* _CHALLENGE_
Beginning with the first line of the data below, reproduce every line unchanged, ending with the line that holds "resolution: How round the section is.".

* _SOURCE MATERIAL_
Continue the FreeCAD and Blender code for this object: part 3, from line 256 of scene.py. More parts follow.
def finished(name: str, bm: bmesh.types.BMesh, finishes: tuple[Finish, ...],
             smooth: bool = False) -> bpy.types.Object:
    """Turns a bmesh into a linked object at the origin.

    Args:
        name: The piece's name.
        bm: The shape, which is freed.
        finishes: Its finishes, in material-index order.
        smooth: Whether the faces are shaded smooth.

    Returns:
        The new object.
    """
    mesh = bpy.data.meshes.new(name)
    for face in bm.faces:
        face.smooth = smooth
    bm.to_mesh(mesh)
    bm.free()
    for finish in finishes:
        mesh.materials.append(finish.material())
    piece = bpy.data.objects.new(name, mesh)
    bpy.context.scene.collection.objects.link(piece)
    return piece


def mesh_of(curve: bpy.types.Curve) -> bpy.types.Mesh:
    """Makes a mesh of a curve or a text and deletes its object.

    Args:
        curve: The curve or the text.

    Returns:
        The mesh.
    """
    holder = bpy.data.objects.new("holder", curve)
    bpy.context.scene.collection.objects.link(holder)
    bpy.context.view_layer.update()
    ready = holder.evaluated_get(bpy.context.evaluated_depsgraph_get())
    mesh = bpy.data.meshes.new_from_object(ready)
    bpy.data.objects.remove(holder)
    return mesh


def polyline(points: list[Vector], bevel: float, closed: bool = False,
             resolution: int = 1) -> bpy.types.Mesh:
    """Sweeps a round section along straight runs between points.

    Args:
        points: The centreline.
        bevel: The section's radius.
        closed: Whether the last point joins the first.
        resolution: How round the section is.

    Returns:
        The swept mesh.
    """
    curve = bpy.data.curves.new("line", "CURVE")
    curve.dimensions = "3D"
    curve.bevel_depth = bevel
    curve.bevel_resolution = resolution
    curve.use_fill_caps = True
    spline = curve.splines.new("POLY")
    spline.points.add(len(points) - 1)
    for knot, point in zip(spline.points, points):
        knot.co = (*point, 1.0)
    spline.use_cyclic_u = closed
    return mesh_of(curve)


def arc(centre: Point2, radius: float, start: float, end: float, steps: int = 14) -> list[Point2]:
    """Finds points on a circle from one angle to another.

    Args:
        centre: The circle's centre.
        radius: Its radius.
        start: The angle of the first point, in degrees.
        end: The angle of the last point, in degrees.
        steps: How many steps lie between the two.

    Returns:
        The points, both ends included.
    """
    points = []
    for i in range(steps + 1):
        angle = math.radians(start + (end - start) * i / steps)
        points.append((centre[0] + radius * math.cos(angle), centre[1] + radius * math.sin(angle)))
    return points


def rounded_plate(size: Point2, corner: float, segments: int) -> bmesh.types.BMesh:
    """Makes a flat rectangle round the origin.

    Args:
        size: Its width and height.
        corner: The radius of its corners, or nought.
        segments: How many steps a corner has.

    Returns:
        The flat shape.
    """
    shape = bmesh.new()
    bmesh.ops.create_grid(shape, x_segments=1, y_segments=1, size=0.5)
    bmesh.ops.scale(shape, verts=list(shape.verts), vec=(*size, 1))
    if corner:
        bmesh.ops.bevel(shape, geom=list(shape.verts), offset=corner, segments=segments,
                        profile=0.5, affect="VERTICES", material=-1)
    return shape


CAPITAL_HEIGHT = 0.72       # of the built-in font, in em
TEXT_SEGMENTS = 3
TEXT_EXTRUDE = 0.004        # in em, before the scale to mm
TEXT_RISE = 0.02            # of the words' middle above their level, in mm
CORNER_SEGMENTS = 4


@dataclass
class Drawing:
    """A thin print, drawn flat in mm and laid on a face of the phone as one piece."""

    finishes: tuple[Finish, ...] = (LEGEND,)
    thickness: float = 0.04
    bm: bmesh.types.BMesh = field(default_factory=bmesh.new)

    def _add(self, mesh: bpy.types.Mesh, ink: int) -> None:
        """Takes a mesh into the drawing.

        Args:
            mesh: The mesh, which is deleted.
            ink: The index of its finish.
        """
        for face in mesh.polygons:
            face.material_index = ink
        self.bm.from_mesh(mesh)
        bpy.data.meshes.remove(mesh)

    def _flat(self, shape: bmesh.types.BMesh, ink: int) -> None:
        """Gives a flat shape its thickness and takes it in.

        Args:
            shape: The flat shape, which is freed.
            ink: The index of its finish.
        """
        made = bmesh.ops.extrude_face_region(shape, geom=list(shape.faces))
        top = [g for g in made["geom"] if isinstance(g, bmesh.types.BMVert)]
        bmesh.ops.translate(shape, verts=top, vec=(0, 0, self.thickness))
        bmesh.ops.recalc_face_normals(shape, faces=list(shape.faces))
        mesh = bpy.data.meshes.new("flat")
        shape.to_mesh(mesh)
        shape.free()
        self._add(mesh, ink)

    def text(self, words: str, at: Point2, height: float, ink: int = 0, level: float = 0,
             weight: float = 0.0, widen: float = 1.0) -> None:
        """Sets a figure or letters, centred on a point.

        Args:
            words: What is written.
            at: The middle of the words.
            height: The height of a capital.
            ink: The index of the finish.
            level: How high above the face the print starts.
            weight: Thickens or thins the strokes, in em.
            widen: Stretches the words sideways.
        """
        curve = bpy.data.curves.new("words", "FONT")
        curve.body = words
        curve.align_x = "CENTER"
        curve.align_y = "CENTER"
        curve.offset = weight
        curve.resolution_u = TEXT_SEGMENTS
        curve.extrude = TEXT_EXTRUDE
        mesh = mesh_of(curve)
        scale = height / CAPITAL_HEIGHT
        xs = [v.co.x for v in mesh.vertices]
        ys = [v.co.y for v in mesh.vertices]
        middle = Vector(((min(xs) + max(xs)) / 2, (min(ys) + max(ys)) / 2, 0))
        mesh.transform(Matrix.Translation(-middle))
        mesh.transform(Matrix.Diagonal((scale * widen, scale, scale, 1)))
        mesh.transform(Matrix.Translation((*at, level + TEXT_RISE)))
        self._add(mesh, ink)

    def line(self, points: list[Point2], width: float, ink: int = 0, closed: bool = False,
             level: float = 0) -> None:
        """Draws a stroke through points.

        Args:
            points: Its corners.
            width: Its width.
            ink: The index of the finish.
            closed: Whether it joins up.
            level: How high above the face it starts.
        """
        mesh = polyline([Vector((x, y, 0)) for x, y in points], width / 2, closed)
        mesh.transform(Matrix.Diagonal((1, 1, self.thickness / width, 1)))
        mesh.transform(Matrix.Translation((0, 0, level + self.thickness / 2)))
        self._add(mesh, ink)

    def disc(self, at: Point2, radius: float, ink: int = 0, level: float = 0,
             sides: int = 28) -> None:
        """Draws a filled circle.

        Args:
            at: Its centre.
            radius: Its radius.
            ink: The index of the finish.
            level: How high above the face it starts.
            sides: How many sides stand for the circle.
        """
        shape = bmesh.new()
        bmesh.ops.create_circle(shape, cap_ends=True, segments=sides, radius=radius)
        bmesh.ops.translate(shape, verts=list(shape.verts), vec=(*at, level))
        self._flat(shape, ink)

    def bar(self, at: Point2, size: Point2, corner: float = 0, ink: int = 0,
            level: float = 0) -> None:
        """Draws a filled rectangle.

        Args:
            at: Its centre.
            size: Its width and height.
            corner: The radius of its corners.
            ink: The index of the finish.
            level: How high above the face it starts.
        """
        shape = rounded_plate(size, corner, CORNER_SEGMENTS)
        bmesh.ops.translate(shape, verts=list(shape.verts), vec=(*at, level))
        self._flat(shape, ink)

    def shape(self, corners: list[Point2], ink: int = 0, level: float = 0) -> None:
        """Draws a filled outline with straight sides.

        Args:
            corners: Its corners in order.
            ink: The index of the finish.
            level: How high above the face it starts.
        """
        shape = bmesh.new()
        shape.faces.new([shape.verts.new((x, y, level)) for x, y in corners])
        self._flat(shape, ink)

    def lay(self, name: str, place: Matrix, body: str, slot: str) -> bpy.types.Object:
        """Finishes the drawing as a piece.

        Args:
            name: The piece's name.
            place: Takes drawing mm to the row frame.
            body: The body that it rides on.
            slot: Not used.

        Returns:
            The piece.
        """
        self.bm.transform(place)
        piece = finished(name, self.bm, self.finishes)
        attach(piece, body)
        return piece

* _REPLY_
Continue the FreeCAD and Blender code for this object: part 3, from line 256 of scene.py. More parts follow.
def finished(name: str, bm: bmesh.types.BMesh, finishes: tuple[Finish, ...],
             smooth: bool = False) -> bpy.types.Object:
    """Turns a bmesh into a linked object at the origin.

    Args:
        name: The piece's name.
        bm: The shape, which is freed.
        finishes: Its finishes, in material-index order.
        smooth: Whether the faces are shaded smooth.

    Returns:
        The new object.
    """
    mesh = bpy.data.meshes.new(name)
    for face in bm.faces:
        face.smooth = smooth
    bm.to_mesh(mesh)
    bm.free()
    for finish in finishes:
        mesh.materials.append(finish.material())
    piece = bpy.data.objects.new(name, mesh)
    bpy.context.scene.collection.objects.link(piece)
    return piece


def mesh_of(curve: bpy.types.Curve) -> bpy.types.Mesh:
    """Makes a mesh of a curve or a text and deletes its object.

    Args:
        curve: The curve or the text.

    Returns:
        The mesh.
    """
    holder = bpy.data.objects.new("holder", curve)
    bpy.context.scene.collection.objects.link(holder)
    bpy.context.view_layer.update()
    ready = holder.evaluated_get(bpy.context.evaluated_depsgraph_get())
    mesh = bpy.data.meshes.new_from_object(ready)
    bpy.data.objects.remove(holder)
    return mesh


def polyline(points: list[Vector], bevel: float, closed: bool = False,
             resolution: int = 1) -> bpy.types.Mesh:
    """Sweeps a round section along straight runs between points.

    Args:
        points: The centreline.
        bevel: The section's radius.
        closed: Whether the last point joins the first.
        resolution: How round the section is.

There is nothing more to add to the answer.